Photo courtesy of Roslan Rahman via AFP and Getty Images.

In November, Singapore’s inflation rate held steady at 1.2%, falling short of predictions, as an uptick in service prices was counterbalanced by a sharper drop in electricity costs.

This figure was below the median forecast of 1.3% set by analysts surveyed by Reuters.

Core inflation, which excludes costs for private transport and housing, matched the overall inflation rate at 1.2%, again falling short of the anticipated 1.3%.

The rise in services inflation to 1.9% stemmed primarily from increased expenses in point-to-point transport options—such as taxis, ride-hailing, and car-sharing services—along with health insurance.

In contrast, inflation for retail and other goods slowed as the prices of clothing and footwear, as well as personal-care appliances declined, in addition to the fall in electricity costs.

Core inflation is forecast to be around 0.5% in 2025, before rising to 0.5%–1.5% in 2026. Headline inflation is expected to average 0.5%–1.0% in 2025 and 0.5%-1.5% in 2026, MAS said in a statement.

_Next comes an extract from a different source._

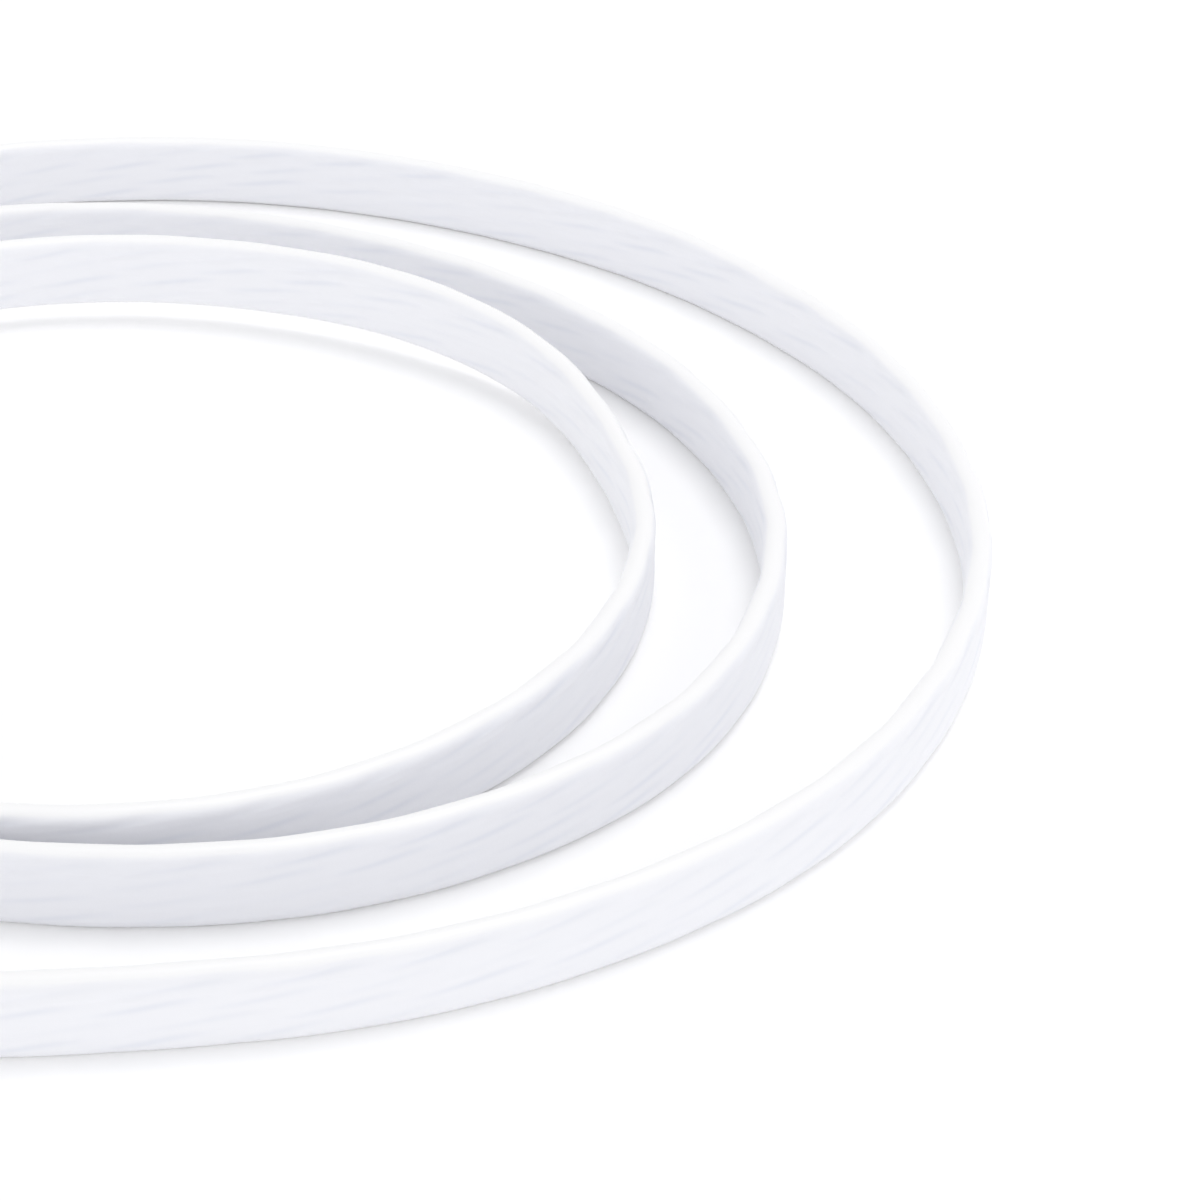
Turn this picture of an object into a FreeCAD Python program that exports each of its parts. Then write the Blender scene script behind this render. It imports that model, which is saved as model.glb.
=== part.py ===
import FreeCAD, Part
import math
import os

# Flat shielded network patch cable, loosely wound in a flat spiral of three turns, standing on its edge.
# Both ends carry a shielded eight-contact modular plug that lies on its side, so the cable's wide
# direction is upright there too. Z is up and the floor is z = 0. The origin is midway between the plugs.

Vector = FreeCAD.Vector

# Cable
cable_width = 8.0
cable_thick = 2.2
foot_depth = 0.5
wire_dia = 0.8
core_dia = 0.26
pair_pitch = 1.9
foil_wall = 0.06
wire_gap = 0.02
drain_dia = 0.4
wire_sides = 8
corner_steps = 2

# Loose spiral: turn 0 is at the left of the innermost turn, and turns count clockwise from above
coil_x = 54.7
coil_y = 11.0
coil_drift_x = 2.4
coil_drift_y = 3.2
inner_radius = 48.5
turn_growth = 3.5
growth_rise = 3.23
oval = 4.9
oval_angle = -29.3
first_turn = 0.45
last_turn = 2.75
arcs_per_turn = 4

# Plug body
plug_length = 21.46
plug_width = 11.68
latch_side = 3.6
front_height = 6.6
rear_height = 8.0
nose_length = 2.2
step_start = 8.4
edge_round = 0.5
contact_count = 8
contact_pitch = 1.02

# Contacts
blade_thick = 0.35
blade_start = 1.3
blade_length = 6.1
blade_drop = 0.6
blade_body = 1.9
blade_round = 0.6
blade_open = 1.0
tine_margin = 0.3
tine_width = 0.9
tine_point = 0.3
slot_fit = 0.06

# Inside of the plug
wire_front = 1.2
fan_gap = 0.6
foil_gap = 0.5
hop_height = 0.95
hop_ramp = 0.85
hop_share = 0.24
bore_fit = 0.05
cavity_start = 9.0
cavity_width = 9.3
cavity_low = 1.4
cavity_high = 1.75
bar_start = 9.1
bar_length = 4.2
bar_fit = 0.05
bar_high = 1.3
jacket_inside = 2.66
foil_length = 1.2
drain_reach = 0.8
drain_back = 7.6
drain_low = 0.62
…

“Supply shocks, including those stemming from geopolitical developments, could lift some imported costs abruptly. However, a sharper-than-expected weakening in global demand could keep core inflation lower for longer,” the statement said.

The inflation reading comes after better-than-expected economic data from Singapore, with non-oil exports surging 11.6% year on year in November, beating estimates of a 7% rise.

Singapore’s economy grew at 4.2% in the third quarter, also beating expectations of 4% expansion.

Last month, the Singapore’s ministry of trade and industry upgraded the country’s annual GDP forecast to “around 4%,” and about 1%-3% for 2026, a sharp revision from April’s forecast, when it had warned that zero growth was also a possibility. The ministry said that the global environment had proved more resilient than anticipated, with manufacturing and export demand remaining strong in the third quarter.

MAS has held its monetary policy steady for the last two meetings, after easing it in January and April meetings amid the threat of tariffs over the global economy.